What the task asks: Nothing may be dropped or altered: reproduce all the data.

Provided data:
--- START ---

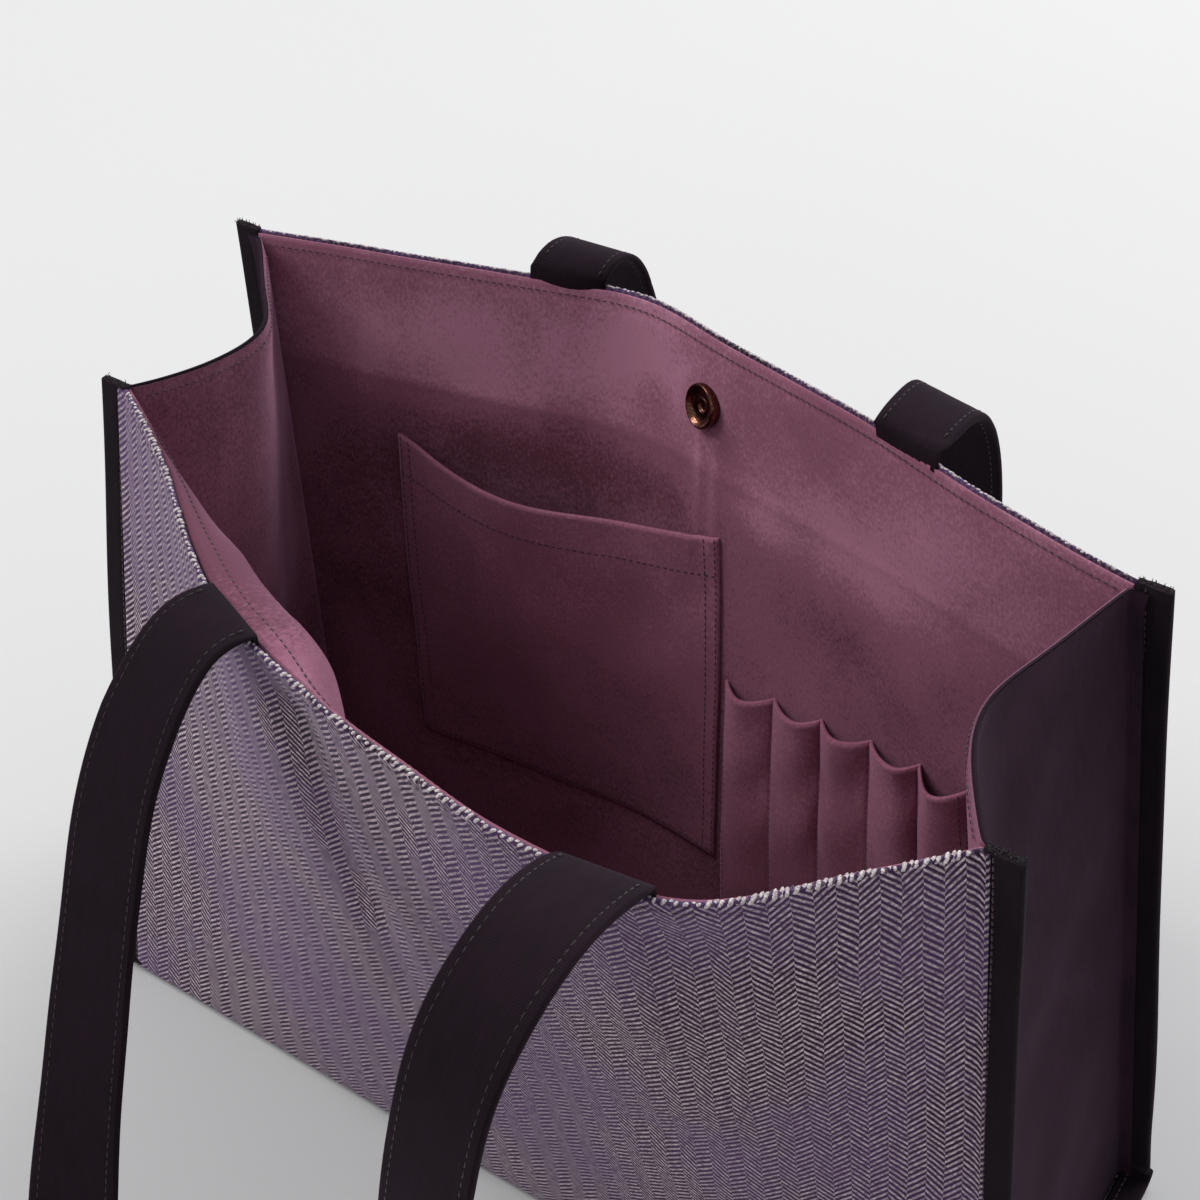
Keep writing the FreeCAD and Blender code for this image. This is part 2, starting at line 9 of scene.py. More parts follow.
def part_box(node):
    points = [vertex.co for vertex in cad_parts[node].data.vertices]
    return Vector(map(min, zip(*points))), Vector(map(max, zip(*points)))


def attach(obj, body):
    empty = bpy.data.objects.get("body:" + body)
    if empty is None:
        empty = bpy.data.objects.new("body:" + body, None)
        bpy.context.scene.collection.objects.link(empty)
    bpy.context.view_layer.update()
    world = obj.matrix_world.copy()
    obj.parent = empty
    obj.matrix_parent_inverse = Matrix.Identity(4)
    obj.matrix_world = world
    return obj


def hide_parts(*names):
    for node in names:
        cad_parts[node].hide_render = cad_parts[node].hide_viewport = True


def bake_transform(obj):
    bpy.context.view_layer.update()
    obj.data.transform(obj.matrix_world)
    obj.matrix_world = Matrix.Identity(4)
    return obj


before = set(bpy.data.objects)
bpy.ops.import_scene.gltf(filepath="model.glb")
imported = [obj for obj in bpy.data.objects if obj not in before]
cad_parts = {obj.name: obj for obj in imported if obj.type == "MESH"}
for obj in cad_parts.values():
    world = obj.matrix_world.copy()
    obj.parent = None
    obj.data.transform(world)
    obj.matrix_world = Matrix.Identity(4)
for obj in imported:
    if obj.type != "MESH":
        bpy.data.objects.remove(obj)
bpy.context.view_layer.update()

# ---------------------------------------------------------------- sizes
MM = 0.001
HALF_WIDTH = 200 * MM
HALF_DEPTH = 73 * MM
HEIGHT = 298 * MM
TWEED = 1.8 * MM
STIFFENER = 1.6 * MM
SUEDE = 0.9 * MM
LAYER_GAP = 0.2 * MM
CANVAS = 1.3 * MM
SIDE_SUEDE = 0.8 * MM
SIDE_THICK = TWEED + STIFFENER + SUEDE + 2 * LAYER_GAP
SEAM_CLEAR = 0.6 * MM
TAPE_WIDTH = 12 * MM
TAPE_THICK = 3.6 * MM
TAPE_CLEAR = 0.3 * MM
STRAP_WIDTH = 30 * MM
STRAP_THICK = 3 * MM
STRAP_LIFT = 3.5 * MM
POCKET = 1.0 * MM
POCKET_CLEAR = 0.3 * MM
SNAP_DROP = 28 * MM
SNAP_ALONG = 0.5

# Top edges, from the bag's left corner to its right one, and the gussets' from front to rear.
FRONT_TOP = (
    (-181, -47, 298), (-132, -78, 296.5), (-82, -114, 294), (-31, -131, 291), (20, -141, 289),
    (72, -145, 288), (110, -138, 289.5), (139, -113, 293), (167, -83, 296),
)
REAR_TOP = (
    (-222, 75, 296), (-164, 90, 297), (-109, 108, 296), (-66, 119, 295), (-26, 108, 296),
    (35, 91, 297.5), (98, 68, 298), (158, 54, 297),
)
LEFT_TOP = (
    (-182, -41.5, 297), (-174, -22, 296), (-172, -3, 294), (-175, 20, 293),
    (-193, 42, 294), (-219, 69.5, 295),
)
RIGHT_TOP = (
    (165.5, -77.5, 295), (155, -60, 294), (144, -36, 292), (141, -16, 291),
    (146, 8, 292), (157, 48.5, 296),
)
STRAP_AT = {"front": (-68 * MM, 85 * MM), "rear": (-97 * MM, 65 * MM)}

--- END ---

Finished task:
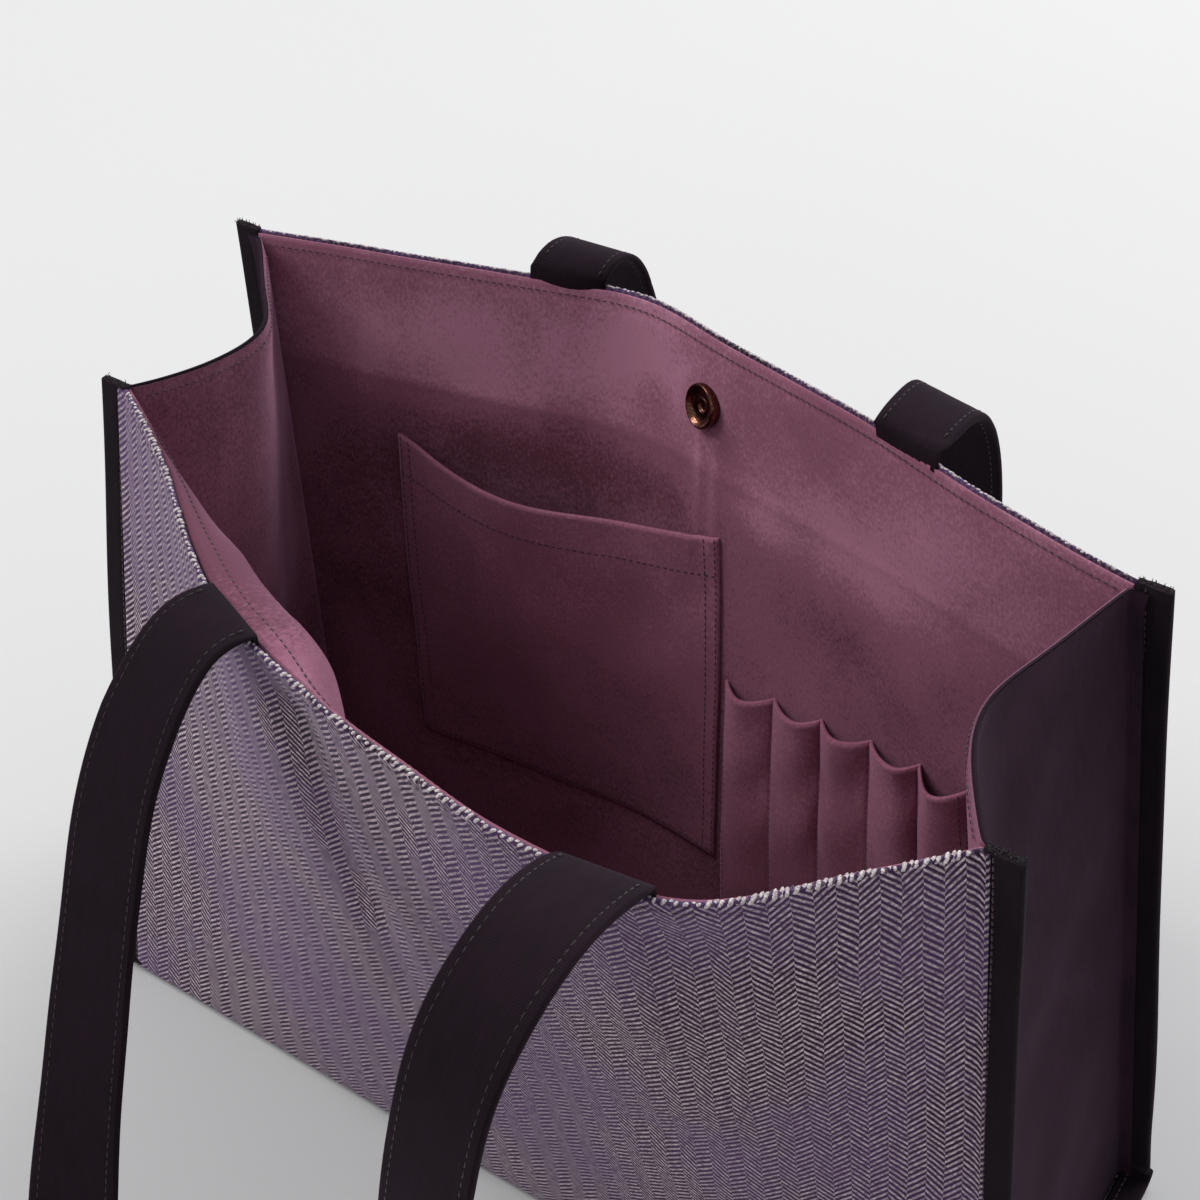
Keep writing the FreeCAD and Blender code for this image. This is part 2, starting at line 9 of scene.py. More parts follow.
def part_box(node):
    points = [vertex.co for vertex in cad_parts[node].data.vertices]
    return Vector(map(min, zip(*points))), Vector(map(max, zip(*points)))


def attach(obj, body):
    empty = bpy.data.objects.get("body:" + body)
    if empty is None:
        empty = bpy.data.objects.new("body:" + body, None)
        bpy.context.scene.collection.objects.link(empty)
    bpy.context.view_layer.update()
    world = obj.matrix_world.copy()
    obj.parent = empty
    obj.matrix_parent_inverse = Matrix.Identity(4)
    obj.matrix_world = world
    return obj


def hide_parts(*names):
    for node in names:
        cad_parts[node].hide_render = cad_parts[node].hide_viewport = True


def bake_transform(obj):
    bpy.context.view_layer.update()
    obj.data.transform(obj.matrix_world)
    obj.matrix_world = Matrix.Identity(4)
    return obj


before = set(bpy.data.objects)
bpy.ops.import_scene.gltf(filepath="model.glb")
imported = [obj for obj in bpy.data.objects if obj not in before]
cad_parts = {obj.name: obj for obj in imported if obj.type == "MESH"}
for obj in cad_parts.values():
    world = obj.matrix_world.copy()
    obj.parent = None
    obj.data.transform(world)
    obj.matrix_world = Matrix.Identity(4)
for obj in imported:
    if obj.type != "MESH":
        bpy.data.objects.remove(obj)
bpy.context.view_layer.update()

# ---------------------------------------------------------------- sizes
MM = 0.001
HALF_WIDTH = 200 * MM
HALF_DEPTH = 73 * MM
HEIGHT = 298 * MM
TWEED = 1.8 * MM
STIFFENER = 1.6 * MM
SUEDE = 0.9 * MM
LAYER_GAP = 0.2 * MM
CANVAS = 1.3 * MM
SIDE_SUEDE = 0.8 * MM
SIDE_THICK = TWEED + STIFFENER + SUEDE + 2 * LAYER_GAP
SEAM_CLEAR = 0.6 * MM
TAPE_WIDTH = 12 * MM
TAPE_THICK = 3.6 * MM
TAPE_CLEAR = 0.3 * MM
STRAP_WIDTH = 30 * MM
STRAP_THICK = 3 * MM
STRAP_LIFT = 3.5 * MM
POCKET = 1.0 * MM
POCKET_CLEAR = 0.3 * MM
SNAP_DROP = 28 * MM
SNAP_ALONG = 0.5

# Top edges, from the bag's left corner to its right one, and the gussets' from front to rear.
FRONT_TOP = (
    (-181, -47, 298), (-132, -78, 296.5), (-82, -114, 294), (-31, -131, 291), (20, -141, 289),
    (72, -145, 288), (110, -138, 289.5), (139, -113, 293), (167, -83, 296),
)
REAR_TOP = (
    (-222, 75, 296), (-164, 90, 297), (-109, 108, 296), (-66, 119, 295), (-26, 108, 296),
    (35, 91, 297.5), (98, 68, 298), (158, 54, 297),
)
LEFT_TOP = (
    (-182, -41.5, 297), (-174, -22, 296), (-172, -3, 294), (-175, 20, 293),
    (-193, 42, 294), (-219, 69.5, 295),
)
RIGHT_TOP = (
    (165.5, -77.5, 295), (155, -60, 294), (144, -36, 292), (141, -16, 291),
    (146, 8, 292), (157, 48.5, 296),
)
STRAP_AT = {"front": (-68 * MM, 85 * MM), "rear": (-97 * MM, 65 * MM)}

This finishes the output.